In other words, it’s possible now to see the road to a future where DJs discover, shortlist, learn, prepare, pack and then perform with music that is entirely managed “in the cloud”, with app-specific local copies downloaded only when needed. It’s a future that Serato appears to be pacing itself right at the forefront of.

What we don’t know

At this stage we don’t know the price of a subscription to Pulselocker (expect it to be more than the $10 for consumer services like Spotify), and how it will work – will you subscribe from within the app, for instance? We also don’t know whether this is an exclusive deal with Serato, or if we’re likely to see Pulselocker happening inside other DJ programs, too.

We also don’t know how well saved cues, loops, track analysis data and DJs’ comments will be handled with streamed tracks (the app saves them locally, according to Serato); we feel this will have to be seamless for this streaming feature to be a total success for DJs, who will want to feel no difference between playing with Pulselocker tracks and with their local music. Spotify on Algoriddim’s djay has key info for tracks before you download them; we are not sure if the Serato/Pulselocker tie-in will offer the same.

Finally, of course, we also don’t know how receptive the sometimes notoriously conservative DJ community will be to such an idea. Often-cited objections include: What happens to DJs’ playlists if the record labels license tracks only for a short time to the streaming service, or if deals change (no DJ is going to want to see tracks disappearing); the fact that DJs by their very nature want exclusives (so will search for tracks NOT on such services); and that, for some, even 320kbps MP3s aren’t up there with uncompressed WAVs for sound quality.

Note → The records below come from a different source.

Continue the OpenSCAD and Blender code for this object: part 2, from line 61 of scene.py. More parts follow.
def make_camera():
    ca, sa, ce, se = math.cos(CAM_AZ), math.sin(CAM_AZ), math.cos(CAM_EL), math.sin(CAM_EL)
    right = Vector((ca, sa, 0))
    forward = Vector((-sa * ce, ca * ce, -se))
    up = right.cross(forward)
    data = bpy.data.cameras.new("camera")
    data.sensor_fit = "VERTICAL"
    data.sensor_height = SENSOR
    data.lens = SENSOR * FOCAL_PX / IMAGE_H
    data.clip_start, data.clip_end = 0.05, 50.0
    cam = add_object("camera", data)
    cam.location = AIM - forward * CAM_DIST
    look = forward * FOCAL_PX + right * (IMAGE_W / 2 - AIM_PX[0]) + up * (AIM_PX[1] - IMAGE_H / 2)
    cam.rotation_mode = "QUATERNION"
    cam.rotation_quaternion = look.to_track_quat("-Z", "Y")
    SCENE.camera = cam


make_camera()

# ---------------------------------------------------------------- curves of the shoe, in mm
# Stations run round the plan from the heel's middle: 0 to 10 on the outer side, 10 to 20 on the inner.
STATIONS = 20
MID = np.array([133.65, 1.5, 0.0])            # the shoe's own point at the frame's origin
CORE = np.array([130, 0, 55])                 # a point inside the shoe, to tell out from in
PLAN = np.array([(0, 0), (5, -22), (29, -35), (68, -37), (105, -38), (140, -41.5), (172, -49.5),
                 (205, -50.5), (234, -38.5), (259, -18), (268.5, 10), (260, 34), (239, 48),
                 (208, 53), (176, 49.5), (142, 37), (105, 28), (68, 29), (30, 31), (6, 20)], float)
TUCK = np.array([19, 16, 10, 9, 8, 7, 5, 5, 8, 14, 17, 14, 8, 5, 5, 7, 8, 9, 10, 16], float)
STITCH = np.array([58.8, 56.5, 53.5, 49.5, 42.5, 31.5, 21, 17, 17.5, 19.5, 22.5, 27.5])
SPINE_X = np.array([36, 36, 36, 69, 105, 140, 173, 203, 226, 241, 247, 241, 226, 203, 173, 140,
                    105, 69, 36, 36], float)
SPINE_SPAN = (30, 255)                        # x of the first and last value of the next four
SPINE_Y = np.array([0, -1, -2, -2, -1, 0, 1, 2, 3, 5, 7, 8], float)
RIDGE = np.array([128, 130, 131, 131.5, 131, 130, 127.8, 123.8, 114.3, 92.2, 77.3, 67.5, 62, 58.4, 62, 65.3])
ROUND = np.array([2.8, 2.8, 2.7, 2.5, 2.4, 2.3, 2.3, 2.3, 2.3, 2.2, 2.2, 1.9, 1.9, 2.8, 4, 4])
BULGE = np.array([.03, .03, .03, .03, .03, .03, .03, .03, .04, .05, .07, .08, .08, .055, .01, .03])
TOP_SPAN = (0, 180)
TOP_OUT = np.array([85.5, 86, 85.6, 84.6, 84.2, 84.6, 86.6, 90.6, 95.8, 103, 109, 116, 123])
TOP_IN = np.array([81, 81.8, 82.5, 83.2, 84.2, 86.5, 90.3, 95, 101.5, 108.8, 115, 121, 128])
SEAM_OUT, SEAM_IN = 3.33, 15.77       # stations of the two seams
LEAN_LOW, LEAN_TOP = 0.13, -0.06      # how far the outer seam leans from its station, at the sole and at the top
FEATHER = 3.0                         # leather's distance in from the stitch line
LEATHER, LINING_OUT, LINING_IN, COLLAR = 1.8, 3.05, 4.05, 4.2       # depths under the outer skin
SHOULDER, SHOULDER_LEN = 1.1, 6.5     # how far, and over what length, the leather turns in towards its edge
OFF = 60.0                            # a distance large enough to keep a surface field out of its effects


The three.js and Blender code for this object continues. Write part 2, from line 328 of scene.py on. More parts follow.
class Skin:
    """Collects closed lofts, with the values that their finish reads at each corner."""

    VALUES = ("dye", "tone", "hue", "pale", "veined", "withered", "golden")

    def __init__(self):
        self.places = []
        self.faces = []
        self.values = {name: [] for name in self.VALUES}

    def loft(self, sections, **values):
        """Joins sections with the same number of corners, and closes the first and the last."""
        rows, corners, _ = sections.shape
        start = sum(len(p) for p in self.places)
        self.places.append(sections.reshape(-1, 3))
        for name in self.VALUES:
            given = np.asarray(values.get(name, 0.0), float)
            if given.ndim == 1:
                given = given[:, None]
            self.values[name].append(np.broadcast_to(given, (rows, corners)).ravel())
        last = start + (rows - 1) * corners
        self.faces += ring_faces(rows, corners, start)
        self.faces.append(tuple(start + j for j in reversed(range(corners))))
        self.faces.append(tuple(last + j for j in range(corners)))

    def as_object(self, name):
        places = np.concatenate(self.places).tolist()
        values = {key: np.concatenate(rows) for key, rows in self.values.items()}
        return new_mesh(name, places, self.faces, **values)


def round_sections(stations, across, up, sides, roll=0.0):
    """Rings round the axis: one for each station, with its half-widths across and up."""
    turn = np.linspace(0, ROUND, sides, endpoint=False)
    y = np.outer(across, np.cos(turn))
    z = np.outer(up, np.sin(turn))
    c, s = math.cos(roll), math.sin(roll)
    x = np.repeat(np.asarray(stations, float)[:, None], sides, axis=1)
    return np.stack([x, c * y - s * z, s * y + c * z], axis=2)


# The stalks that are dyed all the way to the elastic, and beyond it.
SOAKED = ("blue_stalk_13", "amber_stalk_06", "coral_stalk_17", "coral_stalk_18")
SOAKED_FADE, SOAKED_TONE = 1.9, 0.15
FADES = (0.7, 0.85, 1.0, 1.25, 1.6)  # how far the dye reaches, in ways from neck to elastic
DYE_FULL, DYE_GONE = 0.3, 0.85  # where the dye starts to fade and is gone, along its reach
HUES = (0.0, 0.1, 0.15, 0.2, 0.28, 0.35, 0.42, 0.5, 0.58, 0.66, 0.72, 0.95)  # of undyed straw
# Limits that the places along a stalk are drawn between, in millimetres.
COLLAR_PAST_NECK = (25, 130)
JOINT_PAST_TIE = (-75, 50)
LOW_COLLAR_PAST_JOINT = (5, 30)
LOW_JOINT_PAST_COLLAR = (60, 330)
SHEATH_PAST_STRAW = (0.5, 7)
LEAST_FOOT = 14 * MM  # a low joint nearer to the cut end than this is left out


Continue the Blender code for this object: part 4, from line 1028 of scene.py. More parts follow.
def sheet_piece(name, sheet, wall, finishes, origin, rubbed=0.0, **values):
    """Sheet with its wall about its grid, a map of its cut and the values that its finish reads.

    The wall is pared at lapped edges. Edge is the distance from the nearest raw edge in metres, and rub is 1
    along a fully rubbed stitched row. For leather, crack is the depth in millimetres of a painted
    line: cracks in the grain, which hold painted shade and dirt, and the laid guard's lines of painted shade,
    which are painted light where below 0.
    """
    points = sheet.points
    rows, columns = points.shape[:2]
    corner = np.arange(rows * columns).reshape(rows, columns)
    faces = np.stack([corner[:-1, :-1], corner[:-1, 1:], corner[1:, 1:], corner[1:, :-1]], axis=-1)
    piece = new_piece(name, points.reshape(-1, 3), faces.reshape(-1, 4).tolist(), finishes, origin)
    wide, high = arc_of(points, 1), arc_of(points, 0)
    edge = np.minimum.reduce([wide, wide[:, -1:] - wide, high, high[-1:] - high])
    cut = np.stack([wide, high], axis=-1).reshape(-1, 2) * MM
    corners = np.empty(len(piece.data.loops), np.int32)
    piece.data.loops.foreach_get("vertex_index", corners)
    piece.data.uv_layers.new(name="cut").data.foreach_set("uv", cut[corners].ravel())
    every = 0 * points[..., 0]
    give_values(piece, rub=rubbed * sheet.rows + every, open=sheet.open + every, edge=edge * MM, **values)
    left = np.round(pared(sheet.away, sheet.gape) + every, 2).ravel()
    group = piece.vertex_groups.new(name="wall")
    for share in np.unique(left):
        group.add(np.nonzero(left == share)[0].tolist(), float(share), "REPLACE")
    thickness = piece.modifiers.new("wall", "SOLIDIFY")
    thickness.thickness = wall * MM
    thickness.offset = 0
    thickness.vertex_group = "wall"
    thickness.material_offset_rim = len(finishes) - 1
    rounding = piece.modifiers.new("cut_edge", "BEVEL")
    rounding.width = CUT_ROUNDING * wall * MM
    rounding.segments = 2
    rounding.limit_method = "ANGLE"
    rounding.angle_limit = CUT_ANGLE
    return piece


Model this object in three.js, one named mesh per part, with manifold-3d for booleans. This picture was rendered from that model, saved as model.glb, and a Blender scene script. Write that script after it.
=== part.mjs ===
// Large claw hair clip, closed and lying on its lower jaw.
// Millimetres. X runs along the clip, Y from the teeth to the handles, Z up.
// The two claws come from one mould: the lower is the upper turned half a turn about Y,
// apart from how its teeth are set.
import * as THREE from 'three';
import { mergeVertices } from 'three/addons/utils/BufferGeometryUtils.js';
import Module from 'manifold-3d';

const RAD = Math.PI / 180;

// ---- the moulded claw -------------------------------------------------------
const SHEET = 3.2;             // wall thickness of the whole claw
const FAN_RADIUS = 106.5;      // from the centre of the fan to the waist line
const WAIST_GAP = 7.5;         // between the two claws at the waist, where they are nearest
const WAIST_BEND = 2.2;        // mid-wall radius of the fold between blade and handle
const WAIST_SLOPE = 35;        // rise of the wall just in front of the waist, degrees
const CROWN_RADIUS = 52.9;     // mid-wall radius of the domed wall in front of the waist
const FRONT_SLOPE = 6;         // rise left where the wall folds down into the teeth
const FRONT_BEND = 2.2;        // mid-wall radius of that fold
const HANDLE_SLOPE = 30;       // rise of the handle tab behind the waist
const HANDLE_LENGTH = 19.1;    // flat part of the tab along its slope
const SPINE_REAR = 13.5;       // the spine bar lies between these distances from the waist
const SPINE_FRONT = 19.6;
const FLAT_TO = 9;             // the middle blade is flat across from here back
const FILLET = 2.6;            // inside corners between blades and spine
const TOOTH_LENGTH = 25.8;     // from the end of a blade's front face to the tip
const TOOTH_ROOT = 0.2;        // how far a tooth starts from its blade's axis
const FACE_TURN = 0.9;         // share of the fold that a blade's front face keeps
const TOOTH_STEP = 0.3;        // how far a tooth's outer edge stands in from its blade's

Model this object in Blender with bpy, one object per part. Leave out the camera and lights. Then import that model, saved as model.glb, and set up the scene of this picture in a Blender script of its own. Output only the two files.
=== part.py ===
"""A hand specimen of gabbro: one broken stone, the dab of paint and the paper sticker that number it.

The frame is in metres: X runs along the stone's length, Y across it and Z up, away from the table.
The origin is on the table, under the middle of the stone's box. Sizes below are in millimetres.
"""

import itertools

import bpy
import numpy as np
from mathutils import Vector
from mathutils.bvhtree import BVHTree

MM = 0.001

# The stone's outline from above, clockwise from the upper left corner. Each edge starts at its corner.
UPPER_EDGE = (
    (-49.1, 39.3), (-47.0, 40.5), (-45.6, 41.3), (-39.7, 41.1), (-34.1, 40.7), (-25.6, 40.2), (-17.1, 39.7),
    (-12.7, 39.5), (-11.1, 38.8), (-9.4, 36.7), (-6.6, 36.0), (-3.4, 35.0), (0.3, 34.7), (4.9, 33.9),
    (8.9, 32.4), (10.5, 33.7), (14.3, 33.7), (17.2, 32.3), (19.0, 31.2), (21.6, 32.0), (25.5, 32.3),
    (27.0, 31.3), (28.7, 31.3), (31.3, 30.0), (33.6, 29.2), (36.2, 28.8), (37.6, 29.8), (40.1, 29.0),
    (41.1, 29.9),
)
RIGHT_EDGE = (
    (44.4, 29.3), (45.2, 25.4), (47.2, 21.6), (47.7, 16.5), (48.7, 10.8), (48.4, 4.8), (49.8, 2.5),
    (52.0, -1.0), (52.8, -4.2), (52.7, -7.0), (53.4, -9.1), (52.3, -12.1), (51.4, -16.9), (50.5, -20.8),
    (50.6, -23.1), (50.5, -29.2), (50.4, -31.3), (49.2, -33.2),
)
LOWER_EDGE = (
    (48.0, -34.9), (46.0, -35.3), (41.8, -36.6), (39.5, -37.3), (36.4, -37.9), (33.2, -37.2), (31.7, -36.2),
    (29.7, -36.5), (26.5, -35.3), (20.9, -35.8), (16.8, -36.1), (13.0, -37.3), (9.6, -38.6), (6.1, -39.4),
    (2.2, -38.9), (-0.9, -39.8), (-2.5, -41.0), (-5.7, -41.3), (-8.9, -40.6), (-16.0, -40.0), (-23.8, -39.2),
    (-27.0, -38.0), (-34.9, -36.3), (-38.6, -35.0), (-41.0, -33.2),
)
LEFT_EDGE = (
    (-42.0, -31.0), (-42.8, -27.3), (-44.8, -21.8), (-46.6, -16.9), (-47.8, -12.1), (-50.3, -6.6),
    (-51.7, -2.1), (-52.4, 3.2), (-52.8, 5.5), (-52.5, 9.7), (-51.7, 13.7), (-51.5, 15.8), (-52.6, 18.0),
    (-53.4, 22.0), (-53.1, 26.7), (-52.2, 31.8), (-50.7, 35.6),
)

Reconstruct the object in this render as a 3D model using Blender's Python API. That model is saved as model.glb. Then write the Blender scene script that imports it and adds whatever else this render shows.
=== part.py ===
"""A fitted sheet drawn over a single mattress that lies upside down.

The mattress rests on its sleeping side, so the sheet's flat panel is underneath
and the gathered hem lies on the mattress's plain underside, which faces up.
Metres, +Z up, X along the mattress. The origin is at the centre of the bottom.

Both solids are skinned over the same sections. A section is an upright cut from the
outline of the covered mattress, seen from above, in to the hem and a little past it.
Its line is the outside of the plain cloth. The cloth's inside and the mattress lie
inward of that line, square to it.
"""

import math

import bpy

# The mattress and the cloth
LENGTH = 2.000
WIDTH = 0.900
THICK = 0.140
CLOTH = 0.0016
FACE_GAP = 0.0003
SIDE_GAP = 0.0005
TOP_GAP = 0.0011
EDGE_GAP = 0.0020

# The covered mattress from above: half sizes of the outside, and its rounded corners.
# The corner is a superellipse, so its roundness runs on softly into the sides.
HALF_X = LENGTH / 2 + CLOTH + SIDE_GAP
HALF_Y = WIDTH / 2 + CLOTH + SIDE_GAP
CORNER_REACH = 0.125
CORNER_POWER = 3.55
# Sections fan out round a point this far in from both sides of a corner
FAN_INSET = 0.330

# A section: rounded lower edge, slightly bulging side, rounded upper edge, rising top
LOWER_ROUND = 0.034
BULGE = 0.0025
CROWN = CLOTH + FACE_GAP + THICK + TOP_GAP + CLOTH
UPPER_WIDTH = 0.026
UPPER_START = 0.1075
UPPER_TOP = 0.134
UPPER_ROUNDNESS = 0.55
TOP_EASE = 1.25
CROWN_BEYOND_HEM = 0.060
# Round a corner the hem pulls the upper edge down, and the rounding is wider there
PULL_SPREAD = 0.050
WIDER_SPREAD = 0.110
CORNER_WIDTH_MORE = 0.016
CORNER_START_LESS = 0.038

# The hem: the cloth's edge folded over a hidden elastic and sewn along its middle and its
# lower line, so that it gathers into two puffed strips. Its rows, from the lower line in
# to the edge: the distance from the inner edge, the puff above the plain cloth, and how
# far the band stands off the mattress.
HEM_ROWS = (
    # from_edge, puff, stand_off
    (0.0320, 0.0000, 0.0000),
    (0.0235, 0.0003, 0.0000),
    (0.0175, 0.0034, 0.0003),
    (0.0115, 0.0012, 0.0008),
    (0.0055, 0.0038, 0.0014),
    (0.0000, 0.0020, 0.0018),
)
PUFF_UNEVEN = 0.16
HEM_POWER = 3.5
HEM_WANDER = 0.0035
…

But nonetheless, this is sure to excite many, if not as an out-and-out replacement for a coveted local music library, at the very least for fulfilling requests. Serato and Pulselocker will be hoping it becomes more than that, however, with DJs seeing it as an exciting new stream of tracks to work with, incorporate into their DJ sets – and maybe buy the very best to add to their local collections later on.